▶ _REQUIREMENTS_
Your task is to quote the records from their first line through the line containing "light round it.", with nothing added or left out.

▶ _RECORDS FOR PROCESSING_
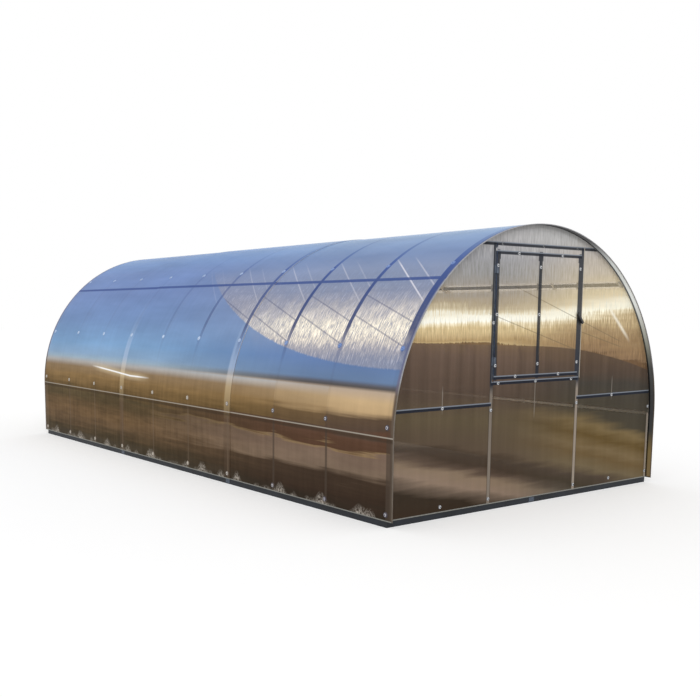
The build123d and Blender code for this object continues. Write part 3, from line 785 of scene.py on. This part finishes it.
def washer_plastic(name, front, rear):
    """Moulded polycarbonate or rubber of the washers, glossy, so that it takes on the light round it.

    That is brown low down and the sky's blue high up, and paler towards the rear below the crown.
    Both front and rear are a low and a high colour.
    """
    material, tree = new_material(name)
    x, y, z = object_places(tree)
    near, far = [add_node(tree, "ValToRGB", {"Fac": z}, zip((0.9, 1.0), pair)) for pair in (front, rear)]
    under_crown = add_node(tree, "MapRange", {"Value": z, "From Min": 1.3, "From Max": 1.9,
                                              "To Min": 1.0, "To Max": 0.45})
    rearward = add_node(tree, "MapRange", {"Value": y, "From Min": -1.9, "From Max": -0.6,
                                           "To Max": under_crown})
    colour = add_node(tree, "Mix", {0: rearward, 6: near, 7: far}, data_type="RGBA")
    haze = stretched_noise(tree, (x, y, z), (0.01, 0.01, 0.01), 2.0, 0.5)
    colour = toned(tree, colour, haze, 0.85, 1.10)
    finish_solid(tree, {"Base Color": colour, "Roughness": 0.3, "IOR": 1.58, "Specular IOR Level": 0.2})
    return material


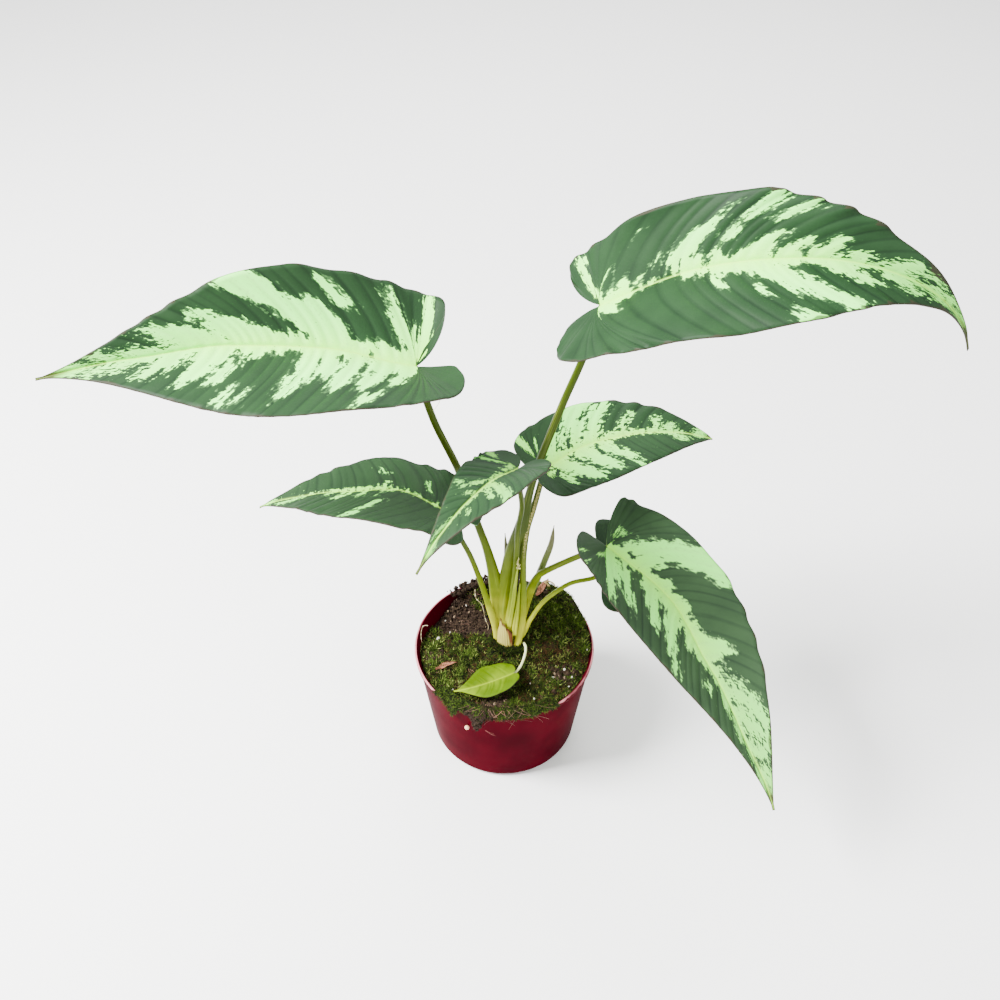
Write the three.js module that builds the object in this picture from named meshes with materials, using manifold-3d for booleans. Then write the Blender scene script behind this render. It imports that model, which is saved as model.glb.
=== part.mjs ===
// Schismatoglottis pusilla in a round nursery pot.
// Millimetres, +Z up, +X right, +Y away from the viewer, origin at the centre of the pot's underside.
import * as THREE from 'three';
import { mergeVertices } from 'three/addons/utils/BufferGeometryUtils.js';
import Module from 'manifold-3d';

const wasm = await Module();
wasm.setup();

// Driving dimensions
const GAP = 0.3;
const POT = {
  height: 68, rimRadius: 50, neckRadius: 49, baseRadius: 41, wall: 1.3, floor: 1.8, corner: 4, sides: 64,
};
const LIP = { height: 3.2, step: 0.6, swell: 0.2, round: 0.8, innerRound: 0.4 };
const DRAIN = { count: 6, radius: 2.5, circle: 27, sides: 16 };
const SOIL = { level: 64, edgeRoll: 0.35, rollStart: 0.8, sectors: 60, rings: 6 };
const MOUNDS = [
  { x: 34, y: 27, rise: 18, spread: 18 },
  { x: -34, y: 22, rise: -6.5, spread: 12 },
  { x: 2, y: 5, rise: 5, spread: 12 },
  { x: -22, y: 46, rise: 6, spread: 9 },
];
const MOSS = {
  thickness: 3, thinnest: 0.8, from: -198, to: 114, fade: 25, cushion: 1.1, cushionSize: 14,
};
const CROWN = { x: 2.6, y: 2.4, radius: 8.4, hole: 8.9, top: 69.5, bottom: 56, foot: 3, sides: 28 };
const STEM_FOOT = CROWN.top + GAP;
const SHEATH = {
  radius: 6.4, topRadius: 5.9, height: 25, shortest: 0.54, corner: 0.5, from: 208, to: 282, thickness: 0.7,
};
const BLADE = {
  thickness: 0.8, keel: 1.0, keelWidth: 0.25, tip: 0.5, veinLead: 0.17, veinBend: 1.6, pleat: 0.35,
  tipReach: 0.28, columns: 8, bigColumns: 10, bigVeins: 10,
};
const STEM = { sides: 10, steps: 18, sheathPart: 0.35 };
const SHOOT = { sides: 8, steps: 16, tipRadius: 0.4, taper: 2.6 };
const MIDRIB_STEPS = 60;
const DEG = Math.PI / 180;

const COLOURS = {
  pot: 0x6e1420,
  soil: 0x2e211a,
  moss: 0x4a5a1e,
  crown: 0xd8cf9a,
  sheath: 0xc8a878,
  stem: 0xa9bd4c,
  paleStem: 0xd6dca0,
  darkBlade: 0x4f8258,
  paleBlade: 0xb9dfa6,
  limeBlade: 0xaac83c,
  withered: 0x6b4630,
};

// Leaf blades. Angles are degrees: heading is turned from +X towards +Y, rise is the slope at the
// junction, droop is the slope lost by the tip, roll lifts the left half, fold lifts both halves. The
// bow is how far the midrib lies to the left of the middle at a quarter, half and three quarters of
// the length, as a share of half the width. A lobe that isn't round has its own curve points.
const LEAVES = [
  { name: 'upper_left', junction: [-40.7, 15, 248.2], length: 165, width: 84.5, heading: 194, rise: 17,
    droop: 27.5, roll: -6.5, sweep: -6, twist: -35, fold: 25, lobe: 0.08, widest: 0.29,
    shoulder: 1.07, tipPull: 0.71, tipWidth: 0.16, leftHalf: 1.2, lobeDrop: -30, veins: 12,
    bow: [-0.14, -0.13, -0.04], colour: 'paleBlade' },
  { name: 'upper_right', junction: [41.7, 20, 277.6], length: 187, width: 77, heading: -30.5, rise: 36.5,
    droop: 107, roll: 36, sweep: 40, twist: 11.5, fold: 24, lobe: 0.08, widest: 0.3,
    shoulder: 1.1, tipPull: 0.66, tipWidth: 0.17, leftHalf: 0.8, lobeDrop: 0, droopPower: 1.8, veins: 12,
    bow: [0.05, 0.02, 0], ripple: 1.2, waves: 7, colour: 'darkBlade' },
  { name: 'lower_right', junction: [52.1, 0, 146.2], length: 155, width: 75.5, heading: -34.5, rise: -19.5,
    droop: 22, roll: -9.5, sweep: -40, twist: 29, fold: 17.5, lobe: 0.09, widest: 0.16,
    shoulder: 0.75, tipPull: 0.75, tipWidth: 0.18, leftHalf: 0.94, lobeDrop: -12,
    leftLobe: [[0, 0.07], [0, 0.41], [-0.23, 1]], veins: 12, bow: [0.07, -0.08, -0.1], colour: 'paleBlade' },
  { name: 'middle_right', junction: [19.9, 24, 177.3], length: 100.5, width: 49.5, heading: 32.5, rise: 8.5,
    droop: 33.5, roll: 9.5, sweep: -23.5, twist: 4.5, fold: 6, lobe: 0.08, widest: 0.29,
    shoulder: 0.9, tipPull: 0.9, tipWidth: 0.23, leftHalf: 1.08, lobeDrop: -20,
    veins: 8, bow: [0.09, 0.05, 0.02], colour: 'paleBlade' },
  { name: 'middle_left', junction: [-27.2, -14, 184.3], length: 107.5, width: 53, heading: 154, rise: 1.5,
    droop: 36, roll: 12, sweep: 20, twist: -13.5, fold: 8, lobe: 0.12, widest: 0.3,
    shoulder: 0.96, tipPull: 0.84, tipWidth: 0.19, leftHalf: 1.12, lobeDrop: 40,
    veins: 8, bow: [-0.2, 0.05, 0.1], rightTipPull: 0.66, colour: 'darkBlade' },
  { name: 'centre', junction: [5.6, -25, 221.5], length: 75, width: 35.5, heading: 239.5, rise: 19,
    droop: 67.5, roll: 8, sweep: -16.5, twist: -4, fold: 14.5, lobe: 0.12, widest: 0.19,
    shoulder: 0.9, tipPull: 0.69, tipWidth: 0.15, leftHalf: 1, lobeDrop: -6,
    veins: 8, bow: [-0.16, -0.14, -0.08], colour: 'darkBlade' },
  { name: 'hidden', junction: [60.4, 11.4, 117], length: 79, width: 59.5, heading: 1.5, rise: -13.5,
    droop: 30, roll: 3, sweep: 0, twist: 0, fold: 6, lobe: 0.145, lobeOut: 0.78, widest: 0.245,
    shoulder: 1.3, tipPull: 0.75, tipWidth: 0.17, leftHalf: 1, lobeDrop: 0,
    veins: 8, colour: 'darkBlade' },
  { name: 'lime', junction: [5.2, -23, 71.5], length: 34, width: 20, heading: 201.5, rise: -10,
    droop: -8.5, roll: 12, sweep: -10.5, twist: -32, fold: 6, lobe: 0.11, widest: 0.35,
    shoulder: 0.62, tipPull: 0.75, tipWidth: 0.16, leftHalf: 1.03, lobeDrop: 4,
    veins: 5, colour: 'limeBlade' },
];
const LEAF_DEFAULTS = { lobeOut: 0.3, droopPower: 1.4, ripple: 0.5, waves: 4, bow: [0, 0, 0] };

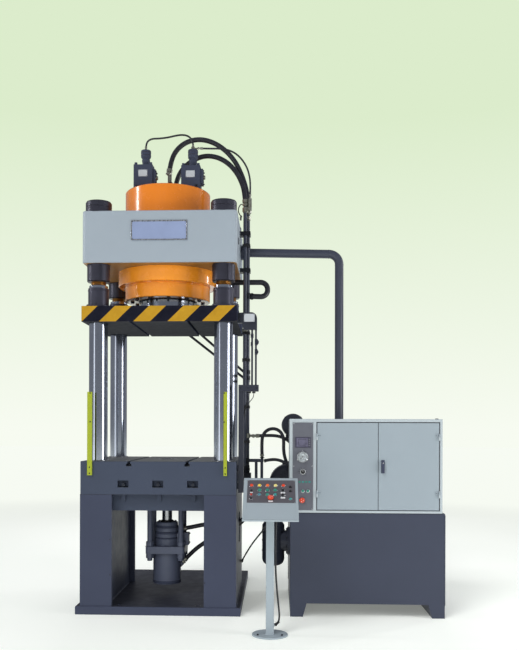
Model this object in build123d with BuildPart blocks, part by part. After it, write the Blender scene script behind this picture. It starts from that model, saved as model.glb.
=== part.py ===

▶ _SOLUTION FOR THIS TASK_
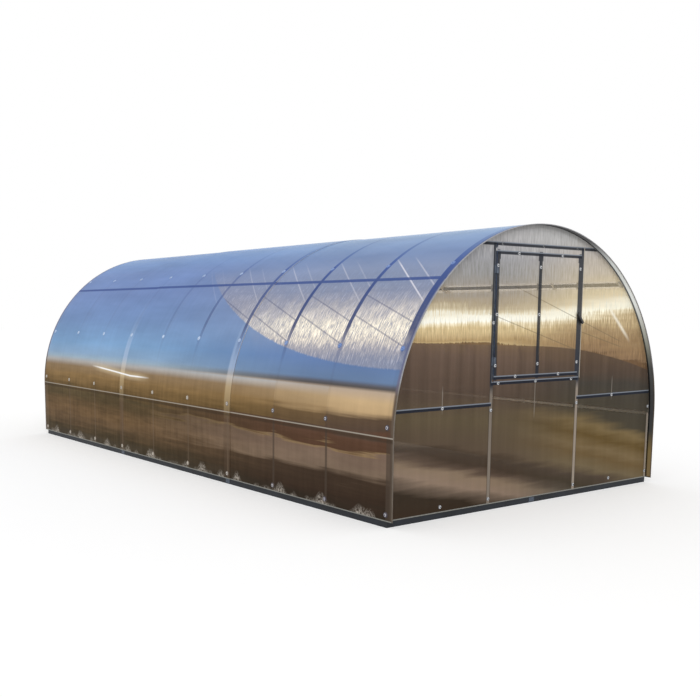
The build123d and Blender code for this object continues. Write part 3, from line 785 of scene.py on. This part finishes it.
def washer_plastic(name, front, rear):
    """Moulded polycarbonate or rubber of the washers, glossy, so that it takes on the light round it.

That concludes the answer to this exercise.